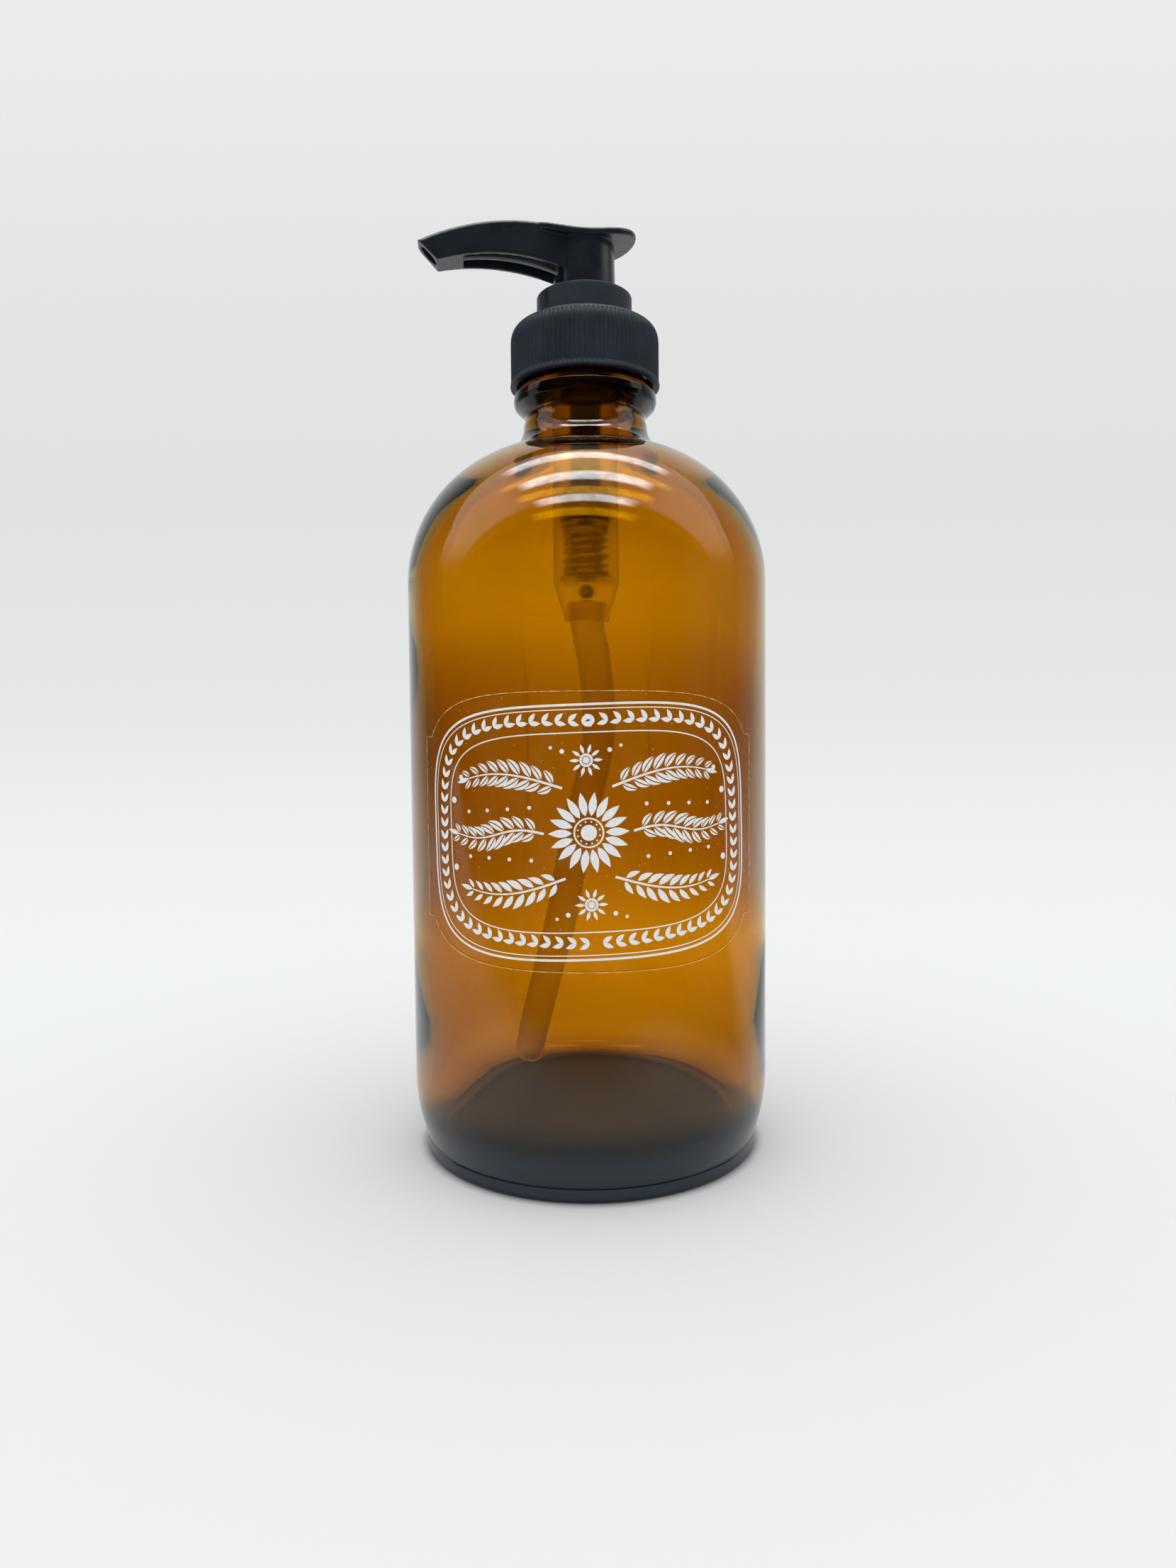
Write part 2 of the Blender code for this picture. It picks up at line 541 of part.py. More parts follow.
# ---------------------------------------------------------------- plunger
def build_piston_seat(group, natural):
    """Skirt inside the spring, flange above it and a spigot up into the stem."""
    skirt = SEAT_SKIRT_RADIUS
    skirt_low = CAGE_TOP + CAGE_BAR + 2 * SEAT_GAP
    inner = skirt - SEAT_SKIRT_WALL
    spigot = STEM_BORE - SEAT_GAP
    spigot_top = SEAT_FLANGE_TOP + SPIGOT_LENGTH
    profile = [(spigot, spigot_top), (spigot, SEAT_FLANGE_TOP), (SEAT_FLANGE_RADIUS, SEAT_FLANGE_TOP)]
    profile += [(SEAT_FLANGE_RADIUS, SEAT_FLANGE_LOW), (skirt, SEAT_FLANGE_LOW), (skirt, skirt_low)]
    profile += [(inner, skirt_low), (inner, SEAT_FLANGE_LOW - SEAT_SKIRT_WALL)]
    profile += [(SPIGOT_HOLE, SEAT_FLANGE_LOW), (SPIGOT_HOLE, spigot_top)]
    return turned("piston_seat", profile, 20, group, natural, closed=True)


def build_piston(group, soft):
    """Sleeve on the stem with a sealing lip at each end."""
    lip = HOUSING_BORE - RUN_GAP
    inner = STEM_RADIUS + SEAT_GAP
    sleeve = inner + PISTON_WALL
    low = STEM_LOW
    top = low + PISTON_LENGTH
    edge = lip - 0.4 * PISTON_WALL
    profile = [(sleeve, top - PISTON_LIP), (edge, top), (lip, top - 0.2 * PISTON_LIP)]
    profile += [(sleeve + 0.5 * PISTON_WALL, top - 1.4 * PISTON_LIP)]
    profile += [(sleeve + 0.5 * PISTON_WALL, low + 1.4 * PISTON_LIP), (lip, low + 0.2 * PISTON_LIP)]
    profile += [(edge, low), (sleeve, low + PISTON_LIP), (inner, low + 0.5 * PISTON_LIP)]
    profile += [(inner, top - 0.5 * PISTON_LIP)]
    return turned("piston", profile, 24, group, soft, closed=True)


def build_stem(group, black):
    """Hollow rod with a stop ring above the piston and the outlet valve's seat near its top."""
    chamber_low = outlet_seat() + OUTLET_CHAMBER - OUTLET_HOLE
    bore_top = outlet_seat() - STEM_BORE
    profile = [(STEM_RADIUS, STEM_TOP), (STEM_RADIUS, STEM_STOP_LOW + STEM_STOP)]
    profile += [(STEM_STOP_RADIUS, STEM_STOP_LOW + STEM_STOP), (STEM_STOP_RADIUS, STEM_STOP_LOW)]
    profile += [(STEM_RADIUS, STEM_STOP_LOW), (STEM_RADIUS, STEM_LOW), (STEM_BORE, STEM_LOW)]
    profile += [(STEM_BORE, bore_top), (OUTLET_HOLE, bore_top + STEM_BORE - OUTLET_HOLE)]
    profile += [(OUTLET_HOLE, outlet_seat()), (OUTLET_CHAMBER, chamber_low), (OUTLET_CHAMBER, STEM_TOP)]
    return turned("stem", profile, 20, group, black, closed=True)


def outlet_seat():
    """Height of the outlet valve's hole, so that the lifted ball just reaches the stem's top."""
    return STEM_TOP - OUTLET_LIFT - OUTLET_BALL - (OUTLET_BALL + RUN_GAP) * sqrt(2) + OUTLET_HOLE


def build_outlet_ball(group, steel):
    return ball("outlet_ball", OUTLET_BALL, ball_height(OUTLET_BALL, OUTLET_HOLE, outlet_seat()), group, steel)


def build_dip_tube(group, natural):
    """Tube pushed into the nipple, then along its route to just above the floor."""
    top = HOUSING_END + NIPPLE_DEPTH - SEAT_GAP
    route = [(0, 0, top), (0, 0, 0.5 * (top + HOUSING_END))] + [tuple(c * MM for c in p) for p in TUBE_ROUTE]
    item = pipe("dip_tube", smooth_curve(route, 28), TUBE_RADIUS, group, capped=False)
    wall = item.modifiers.new("wall", "SOLIDIFY")
    wall.thickness = TUBE_WALL
    wall.offset = -1.0
    item.data.materials.append(natural)
    return item


# ---------------------------------------------------------------- head
# The head is modelled with its spout along +X of its own frame: s runs from the axis to the spout's
# tip, q across it.  It is turned to its place at the end.
def on_arc(s, peak_s, peak_z, radius):
    """Height of a downward-opening circular arc with its peak at (peak_s, peak_z)."""
    return COLLAR_TOP + peak_z - radius + sqrt(radius ** 2 - (s - peak_s) ** 2)


def spout_top(s):
    return on_arc(s, SPOUT_TOP_S, SPOUT_TOP, SPOUT_TOP_RADIUS)


def spout_low(s):
    return on_arc(s, SPOUT_LOW_S, SPOUT_LOW, SPOUT_LOW_RADIUS)


def spout_half_width(s):
    """Parallel near the column, then narrowing faster towards the tip."""
    share = max(s - COLUMN_RADIUS, 0.0) / (SPOUT_REACH - COLUMN_RADIUS)
    return SPOUT_ROOT_WIDTH / 2 - (SPOUT_ROOT_WIDTH - SPOUT_TIP_WIDTH) / 2 * share ** 1.5


def spout_section(s):
    """One cross-section: flat sides, rounded upper edges and a crowned roof."""
    half = spout_half_width(s)
    low = spout_low(s)
    edge = spout_top(s)
    side = [(q, z) for q, z in arc(half - SPOUT_EDGE, edge - SPOUT_EDGE, SPOUT_EDGE, 0, 70, 4)]
    roof = [(half * share, edge + SPOUT_CROWN * (1 - share ** 2)) for share in (0.45, 0.0)]
    right = [(half - 0.3 * SPOUT_EDGE, low), (half, low + 0.3 * SPOUT_EDGE)] + side + roof
    left = [(-q, z) for q, z in right[-2::-1]]
    return [(s, q, z) for q, z in right + left]


def build_spout(cutters):
    """Solid outside of the spout, longer than its reach; the outlet's face is cut later."""
    stations = np.linspace(0.3 * COLUMN_RADIUS, SPOUT_REACH + 1.5 * MM, 15)
    return loft("spout_form", [spout_section(s) for s in stations], cutters)


def build_recess(cutters):
    """Hollow between the side walls, from the column to RECESS_END, under the roof."""
    rings = []
    for s in np.linspace(COLUMN_RADIUS - COLUMN_WALL, RECESS_END, 9):
        half = spout_half_width(s) - SPOUT_WALL
        low = spout_low(s) - MM
        high = spout_top(s) - SPOUT_WALL - SPOUT_EDGE
        rings.append([(s, -half, low), (s, half, low), (s, half, high), (s, -half, high)])
    return loft("spout_recess", rings, cutters)


def channel_z(s):
    """Height of the flow channel's centre, a fixed step above the spout's lower edge."""
    return spout_low(s) + CHANNEL_DROP + CHANNEL_RADIUS


def channel_line(first, last, count):
    return [(s, 0.0, channel_z(s)) for s in np.linspace(first, last, count)]


def build_duct(cutters):
    """Bore from behind the stem's socket along the channel to the outlet."""
    return pipe("duct", channel_line(-1.2 * OUTLET_BALL, RECESS_END, 10), DUCT_RADIUS, cutters)


def build_mouth(cutters):
    """Oval funnel that opens the duct to the outlet's face."""
    rings = []
    for s, wide, tall in ((RECESS_END - MM, DUCT_RADIUS, DUCT_RADIUS),
                          (SPOUT_REACH - 2 * MM, MOUTH_HALF_WIDTH, MOUTH_HALF_HEIGHT),
                          (SPOUT_REACH + 3 * MM, MOUTH_HALF_WIDTH, MOUTH_HALF_HEIGHT)):
        middle = (spout_low(s) + spout_top(s)) / 2
        if s < RECESS_END:
            middle = channel_z(s)
        rings.append([(s, wide * cos(a), middle + tall * sin(a)) for a in np.radians(range(0, 360, 30))])
    return loft("outlet_mouth", rings, cutters)


def build_outlet_cut(cutters):
    """Block whose face is the slanted plane of the outlet."""
    lip_z = spout_top(SPOUT_REACH)
    slant = radians(OUTLET_SLANT)
    back = 20 * MM
    low = (SPOUT_REACH - back * cos(slant), lip_z - back * sin(slant))
    high = (SPOUT_REACH + back * cos(slant), lip_z + back * sin(slant))
    outline = [low, (low[0] + 2 * back, low[1]), (high[0] + back, high[1]), high]
    return prism("outlet_cut", outline, -SPOUT_ROOT_WIDTH, SPOUT_ROOT_WIDTH, "y", cutters)


def pad_height(s):
    """Top of the thumb rest: an arc hollow lengthwise."""
    return COLLAR_TOP + PAD_LOW + PAD_RADIUS - sqrt(PAD_RADIUS ** 2 - (s - PAD_LOW_S) ** 2)


def build_pad(cutters):
    """Thumb rest: its plan is round behind and a superellipse in front, its top and bottom are arcs."""
    plan = []
    for a in np.radians(range(0, 360, 12)):
        c, q = cos(a), sin(a)
        if c < 0:
            plan.append((PAD_CENTRE_S + PAD_HALF_WIDTH * c, PAD_HALF_WIDTH * q))
        else:
            power = 2 / PAD_SQUARENESS
            plan.append((PAD_CENTRE_S + PAD_FRONT * c ** power,
                         PAD_HALF_WIDTH * abs(q) ** power * (1 if q > 0 else -1)))
    body = prism("pad_plan", plan, COLLAR_TOP, COLLAR_TOP + 2 * PAD_LOW, "z", cutters)
    ends = (PAD_CENTRE_S - PAD_HALF_WIDTH - MM, PAD_CENTRE_S + PAD_FRONT + MM)
    top = [(s, pad_height(s)) for s in np.linspace(*ends, 13)]
    under = [(s, z - PAD_THICKNESS) for s, z in top[::-1]]
    band = prism("pad_band", top + under, -2 * PAD_HALF_WIDTH, 2 * PAD_HALF_WIDTH, "y", cutters)
    combine(body, band, "INTERSECT")
    edge = body.modifiers.new("edge", "BEVEL")
    edge.width = PAD_EDGE
    edge.segments = 2
    edge.limit_method = "ANGLE"
    edge.angle_limit = radians(50)
    return body


def build_grooves(cutters):
    """Two upright grooves in the column, one on each side of the web under the spout."""
    near = COLUMN_RADIUS - 2 * COLUMN_WALL
    low = COLUMN_LOW + SKIRT_CAVITY + COLUMN_WALL
    high = spout_low(COLUMN_RADIUS) + COLUMN_WALL
    grooves = []
    for side in (1, -1):
        edges = sorted((side * WEB_HALF_WIDTH, side * (WEB_HALF_WIDTH + GROOVE_WIDTH)))
        outline = [(near, edges[0]), (near + 4 * MM, edges[0]), (near + 4 * MM, edges[1]), (near, edges[1])]
        grooves.append(prism("groove_%d" % (side + 1), outline, low, high, "z", cutters))
    return grooves


def build_actuator(group, cutters, black):
    column_top = pad_height(PAD_LOW_S) - PAD_THICKNESS / 2
    socket = STEM_RADIUS + SEAT_GAP
    socket_top = COLUMN_LOW + SOCKET_DEPTH
    duct_z = channel_z(0.0)
    column = [(0, column_top), (COLUMN_RADIUS - COLUMN_DRAFT, column_top), (COLUMN_RADIUS, COLUMN_LOW)]
    item = turned("actuator", column + [(0, COLUMN_LOW)], 32, group, black)
    combine(item, build_spout(cutters), "UNION")
    combine(item, build_pad(cutters), "UNION")
    combine(item, build_recess(cutters), "DIFFERENCE")
    line = channel_line(0.5 * COLUMN_RADIUS, RECESS_END + CHANNEL_RADIUS, 10)
    combine(item, pipe("channel", line, CHANNEL_RADIUS, cutters), "UNION")
    combine(item, build_duct(cutters), "DIFFERENCE")
    combine(item, build_mouth(cutters), "DIFFERENCE")
    combine(item, build_outlet_cut(cutters), "DIFFERENCE")
    bore = [(0, duct_z), (OUTLET_BALL - RUN_GAP, duct_z), (OUTLET_BALL - RUN_GAP, socket_top)]
    bore += [(socket, socket_top), (socket, COLUMN_LOW - MM), (0, COLUMN_LOW - MM)]
    combine(item, turned("stem_socket", bore, 20, cutters), "DIFFERENCE")
    cavity_top = COLUMN_LOW + SKIRT_CAVITY
    outer = COLUMN_RADIUS - COLUMN_WALL
    inner = socket + SOCKET_WALL
    cavity = [(outer, cavity_top), (outer, COLUMN_LOW - MM), (inner, COLUMN_LOW - MM), (inner, cavity_top)]
    combine(item, turned("skirt_cavity", cavity, 32, cutters, closed=True), "DIFFERENCE")
    for groove in build_grooves(cutters):
        combine(item, groove, "DIFFERENCE")
    item.rotation_euler.z = radians(180 + HEAD_TURN)
    return item


def turn_head_forms(cutters, before):
    """Turns the head's own cutters with it."""
    for form in cutters.objects:
        if form.name not in before:
            form.matrix_world = Matrix.Rotation(radians(180 + HEAD_TURN), 4, "Z") @ form.matrix_world


def main():
    clear_scene()
    parts = collection("soap_pump_dispenser")
    cutters = collection("cutters")
    glass = material("amber_glass", (0.42, 0.17, 0.01), 0.03, clear=1.0)
    film = material("clear_film", (0.9, 0.9, 0.88), 0.2, clear=0.9)
    black = material("black_polypropylene", (0.012, 0.013, 0.016), 0.32)
    natural = material("natural_polypropylene", (0.72, 0.7, 0.62), 0.35)
    soft = material("natural_polyethylene", (0.8, 0.8, 0.76), 0.45)
    foam = material("white_foam", (0.85, 0.85, 0.84), 0.8)
    steel = material("spring_steel", (0.6, 0.6, 0.58), 0.25, metallic=1.0)
    build_bottle(parts, glass)
    build_label(parts, film)
    build_closure(parts, cutters, black)
    build_collar(parts, cutters, black)
    build_gasket(parts, foam)
    build_housing(parts, natural)
    build_inlet_ball(parts, steel)
    build_ball_cage(parts, cutters, natural)
    build_spring(parts, steel)
    build_piston_seat(parts, natural)
    build_piston(parts, soft)
    build_stem(parts, black)
    build_outlet_ball(parts, steel)
    build_dip_tube(parts, natural)
    before = {form.name for form in cutters.objects}
    build_actuator(parts, cutters, black)
    turn_head_forms(cutters, before)


main()
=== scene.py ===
"""Soap pump dispenser: amber glass bottle with a black lock-down lotion pump.

Dresses the packed model: every solid gets a finely worked surface and its finish, on a pale
studio sweep.  Metres, +Z up, the label faces -Y.
"""

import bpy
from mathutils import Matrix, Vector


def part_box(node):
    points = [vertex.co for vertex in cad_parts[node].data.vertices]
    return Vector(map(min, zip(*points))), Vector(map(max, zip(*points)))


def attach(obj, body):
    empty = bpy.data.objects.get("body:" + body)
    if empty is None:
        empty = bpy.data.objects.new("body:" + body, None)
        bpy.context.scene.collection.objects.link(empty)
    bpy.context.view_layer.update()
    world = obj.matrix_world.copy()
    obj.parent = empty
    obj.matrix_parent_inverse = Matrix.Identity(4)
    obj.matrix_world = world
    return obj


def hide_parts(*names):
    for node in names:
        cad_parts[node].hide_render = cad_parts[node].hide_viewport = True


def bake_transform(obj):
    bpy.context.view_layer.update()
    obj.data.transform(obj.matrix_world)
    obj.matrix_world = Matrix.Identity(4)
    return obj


bl_info = {
    "name": "Soap pump dispenser",
    "version": (1, 0, 0),
    "blender": (4, 5, 0),
    "location": "3D View > Sidebar > Soap Pump",
    "description": "Builds the glass bottle, its label, the lotion pump and a studio sweep",
    "category": "Object",
}

from functools import reduce
from math import acos, atan2, cos, pi, radians, sin, sqrt

import bmesh
import bpy
import numpy as np
from bpy.props import FloatProperty, FloatVectorProperty, IntProperty, PointerProperty
from mathutils import Matrix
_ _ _
Repeat exactly the lines from the one that contains "build_ball_cage(parts, cutters, natural)" through the one that contains "obj.data.transform(obj.matrix_world)", and only those.

    build_ball_cage(parts, cutters, natural)
    build_spring(parts, steel)
    build_piston_seat(parts, natural)
    build_piston(parts, soft)
    build_stem(parts, black)
    build_outlet_ball(parts, steel)
    build_dip_tube(parts, natural)
    before = {form.name for form in cutters.objects}
    build_actuator(parts, cutters, black)
    turn_head_forms(cutters, before)


main()
=== scene.py ===
"""Soap pump dispenser: amber glass bottle with a black lock-down lotion pump.

Dresses the packed model: every solid gets a finely worked surface and its finish, on a pale
studio sweep.  Metres, +Z up, the label faces -Y.
"""

import bpy
from mathutils import Matrix, Vector


def part_box(node):
    points = [vertex.co for vertex in cad_parts[node].data.vertices]
    return Vector(map(min, zip(*points))), Vector(map(max, zip(*points)))


def attach(obj, body):
    empty = bpy.data.objects.get("body:" + body)
    if empty is None:
        empty = bpy.data.objects.new("body:" + body, None)
        bpy.context.scene.collection.objects.link(empty)
    bpy.context.view_layer.update()
    world = obj.matrix_world.copy()
    obj.parent = empty
    obj.matrix_parent_inverse = Matrix.Identity(4)
    obj.matrix_world = world
    return obj


def hide_parts(*names):
    for node in names:
        cad_parts[node].hide_render = cad_parts[node].hide_viewport = True


def bake_transform(obj):
    bpy.context.view_layer.update()
    obj.data.transform(obj.matrix_world)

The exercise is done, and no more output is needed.